■ WORK TO DO ■
Output the data below in full, byte for byte. Nothing may differ.

■ SUPPLIED INFORMATION ■

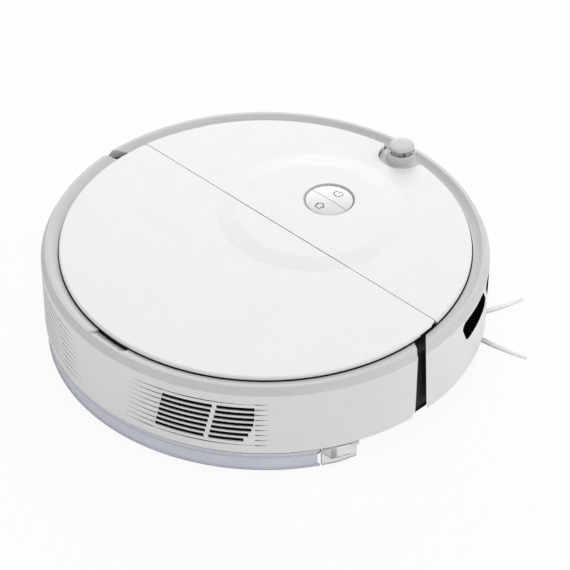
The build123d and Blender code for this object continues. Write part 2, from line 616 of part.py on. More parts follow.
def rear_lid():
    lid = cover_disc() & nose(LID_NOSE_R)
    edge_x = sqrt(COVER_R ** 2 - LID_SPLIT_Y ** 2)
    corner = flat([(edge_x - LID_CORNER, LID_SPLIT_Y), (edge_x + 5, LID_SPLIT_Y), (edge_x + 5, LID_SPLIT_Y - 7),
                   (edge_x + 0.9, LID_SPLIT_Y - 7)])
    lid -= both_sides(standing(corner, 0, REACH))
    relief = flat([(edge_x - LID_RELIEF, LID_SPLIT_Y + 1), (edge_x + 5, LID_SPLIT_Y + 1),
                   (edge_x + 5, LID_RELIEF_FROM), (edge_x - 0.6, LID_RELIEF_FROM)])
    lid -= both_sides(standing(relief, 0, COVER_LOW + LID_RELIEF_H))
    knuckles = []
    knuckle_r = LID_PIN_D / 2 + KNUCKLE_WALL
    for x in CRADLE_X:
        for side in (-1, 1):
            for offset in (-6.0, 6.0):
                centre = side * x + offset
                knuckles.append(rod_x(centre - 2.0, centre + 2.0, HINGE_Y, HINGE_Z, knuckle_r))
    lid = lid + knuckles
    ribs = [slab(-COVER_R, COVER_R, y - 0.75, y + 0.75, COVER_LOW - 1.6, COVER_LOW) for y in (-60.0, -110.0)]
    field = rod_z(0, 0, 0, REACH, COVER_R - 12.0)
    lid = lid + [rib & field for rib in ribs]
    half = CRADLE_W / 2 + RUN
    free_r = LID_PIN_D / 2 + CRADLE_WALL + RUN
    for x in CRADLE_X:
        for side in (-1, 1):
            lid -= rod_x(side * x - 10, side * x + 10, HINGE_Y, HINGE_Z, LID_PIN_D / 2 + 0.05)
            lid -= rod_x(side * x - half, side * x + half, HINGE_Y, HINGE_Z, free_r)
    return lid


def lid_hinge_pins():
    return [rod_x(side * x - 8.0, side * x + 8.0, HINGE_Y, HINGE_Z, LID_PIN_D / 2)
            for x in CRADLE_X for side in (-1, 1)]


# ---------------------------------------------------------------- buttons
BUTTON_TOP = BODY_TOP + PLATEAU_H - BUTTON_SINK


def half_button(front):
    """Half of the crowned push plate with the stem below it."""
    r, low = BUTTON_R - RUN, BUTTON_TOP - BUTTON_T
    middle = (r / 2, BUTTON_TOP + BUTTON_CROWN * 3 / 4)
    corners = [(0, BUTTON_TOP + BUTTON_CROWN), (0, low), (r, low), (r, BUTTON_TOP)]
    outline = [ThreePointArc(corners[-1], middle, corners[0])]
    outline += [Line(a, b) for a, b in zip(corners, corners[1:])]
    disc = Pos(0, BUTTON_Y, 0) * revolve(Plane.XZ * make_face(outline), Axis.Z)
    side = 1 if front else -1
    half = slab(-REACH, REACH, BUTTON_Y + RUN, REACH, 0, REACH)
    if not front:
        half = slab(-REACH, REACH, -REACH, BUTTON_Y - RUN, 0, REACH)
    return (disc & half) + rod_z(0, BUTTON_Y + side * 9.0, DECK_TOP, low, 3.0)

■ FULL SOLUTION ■
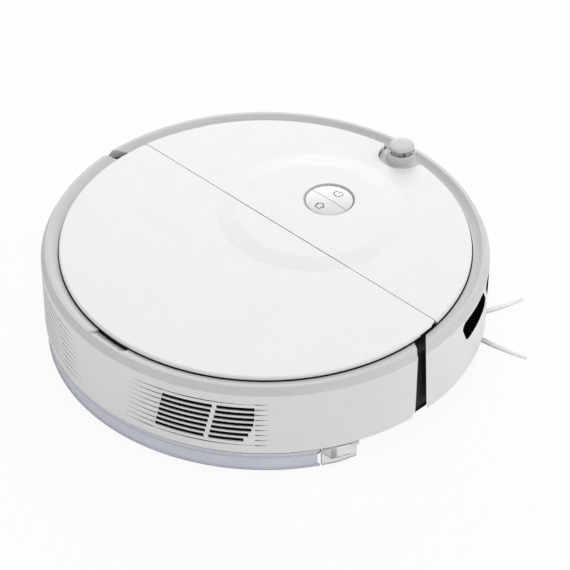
The build123d and Blender code for this object continues. Write part 2, from line 616 of part.py on. More parts follow.
def rear_lid():
    lid = cover_disc() & nose(LID_NOSE_R)
    edge_x = sqrt(COVER_R ** 2 - LID_SPLIT_Y ** 2)
    corner = flat([(edge_x - LID_CORNER, LID_SPLIT_Y), (edge_x + 5, LID_SPLIT_Y), (edge_x + 5, LID_SPLIT_Y - 7),
                   (edge_x + 0.9, LID_SPLIT_Y - 7)])
    lid -= both_sides(standing(corner, 0, REACH))
    relief = flat([(edge_x - LID_RELIEF, LID_SPLIT_Y + 1), (edge_x + 5, LID_SPLIT_Y + 1),
                   (edge_x + 5, LID_RELIEF_FROM), (edge_x - 0.6, LID_RELIEF_FROM)])
    lid -= both_sides(standing(relief, 0, COVER_LOW + LID_RELIEF_H))
    knuckles = []
    knuckle_r = LID_PIN_D / 2 + KNUCKLE_WALL
    for x in CRADLE_X:
        for side in (-1, 1):
            for offset in (-6.0, 6.0):
                centre = side * x + offset
                knuckles.append(rod_x(centre - 2.0, centre + 2.0, HINGE_Y, HINGE_Z, knuckle_r))
    lid = lid + knuckles
    ribs = [slab(-COVER_R, COVER_R, y - 0.75, y + 0.75, COVER_LOW - 1.6, COVER_LOW) for y in (-60.0, -110.0)]
    field = rod_z(0, 0, 0, REACH, COVER_R - 12.0)
    lid = lid + [rib & field for rib in ribs]
    half = CRADLE_W / 2 + RUN
    free_r = LID_PIN_D / 2 + CRADLE_WALL + RUN
    for x in CRADLE_X:
        for side in (-1, 1):
            lid -= rod_x(side * x - 10, side * x + 10, HINGE_Y, HINGE_Z, LID_PIN_D / 2 + 0.05)
            lid -= rod_x(side * x - half, side * x + half, HINGE_Y, HINGE_Z, free_r)
    return lid


def lid_hinge_pins():
    return [rod_x(side * x - 8.0, side * x + 8.0, HINGE_Y, HINGE_Z, LID_PIN_D / 2)
            for x in CRADLE_X for side in (-1, 1)]


# ---------------------------------------------------------------- buttons
BUTTON_TOP = BODY_TOP + PLATEAU_H - BUTTON_SINK


def half_button(front):
    """Half of the crowned push plate with the stem below it."""
    r, low = BUTTON_R - RUN, BUTTON_TOP - BUTTON_T
    middle = (r / 2, BUTTON_TOP + BUTTON_CROWN * 3 / 4)
    corners = [(0, BUTTON_TOP + BUTTON_CROWN), (0, low), (r, low), (r, BUTTON_TOP)]
    outline = [ThreePointArc(corners[-1], middle, corners[0])]
    outline += [Line(a, b) for a, b in zip(corners, corners[1:])]
    disc = Pos(0, BUTTON_Y, 0) * revolve(Plane.XZ * make_face(outline), Axis.Z)
    side = 1 if front else -1
    half = slab(-REACH, REACH, BUTTON_Y + RUN, REACH, 0, REACH)
    if not front:
        half = slab(-REACH, REACH, -REACH, BUTTON_Y - RUN, 0, REACH)
    return (disc & half) + rod_z(0, BUTTON_Y + side * 9.0, DECK_TOP, low, 3.0)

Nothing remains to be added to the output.